Adapt this itinerary to your travel style

Budget Version
Stay at DW Motel or Rose Garden Hotel in Koror ($60-80 per night). Skip scuba, snorkel instead and you'll pocket $80-120 every day. Stock up at Surangel and Sons: bread, fruit, cold cuts, done. Breakfast and lunch solved. Shared group boat tours beat private charters every time. Forget the Kayangel charter. Add two more Rock Islands snorkel days. Your mid-trip daily budget settles at $150-200 per person.
Luxury Upgrade
Skip the crowded boats. Upgrade to Palau Royal Resort or the Palau Pacific Resort from $350 per night, both deliver reef-front rooms and cold towels on arrival. Next, lock in private dive boat charters with a dedicated divemaster at $400-600 per day; you'll set the schedule, chase the tides, and never wait for stragglers.
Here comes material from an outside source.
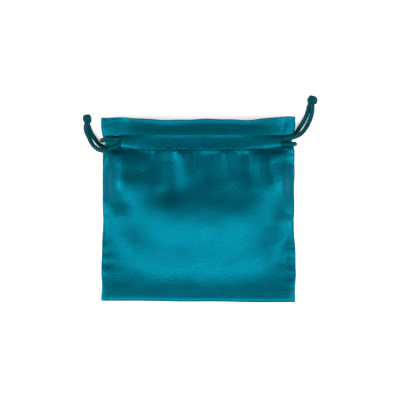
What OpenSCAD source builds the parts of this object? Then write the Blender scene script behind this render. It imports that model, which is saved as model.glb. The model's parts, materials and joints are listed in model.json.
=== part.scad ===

Bring a private cultural guide for all Babeldaob and Peleliu explorations, someone who can read the stone faces and open village doors. Eat only at Elilai and The Bay Restaurant. One plates coconut-crusted snapper, the other pours sunset cocktails over the marina. For the outer-reef push, book liveaboard accommodation on the Big Blue Explorer for the dive-intensive days to access remote sites unavailable to day boats, think current-washed corners where mantas circle. Budget $600-900 or more per day.
Family-Friendly
Skip the deep dives, Palau's shallow reefs deliver from the surface. Trade the heavy tanks for extended snorkeling straight off the boat. The coral gardens pop even without going down. Jellyfish Lake and Milky Way Lagoon win over kids of every age, no exceptions. Ditch the Peleliu overnight, one fast day trip covers the history without the cave dives nobody wants. The Ngardmau Waterfall hike works for children eight and up who can handle a steady climb. When the ocean tires them out, the PICRC aquarium in Koror becomes the perfect anchor, a cool, quiet day off for younger legs.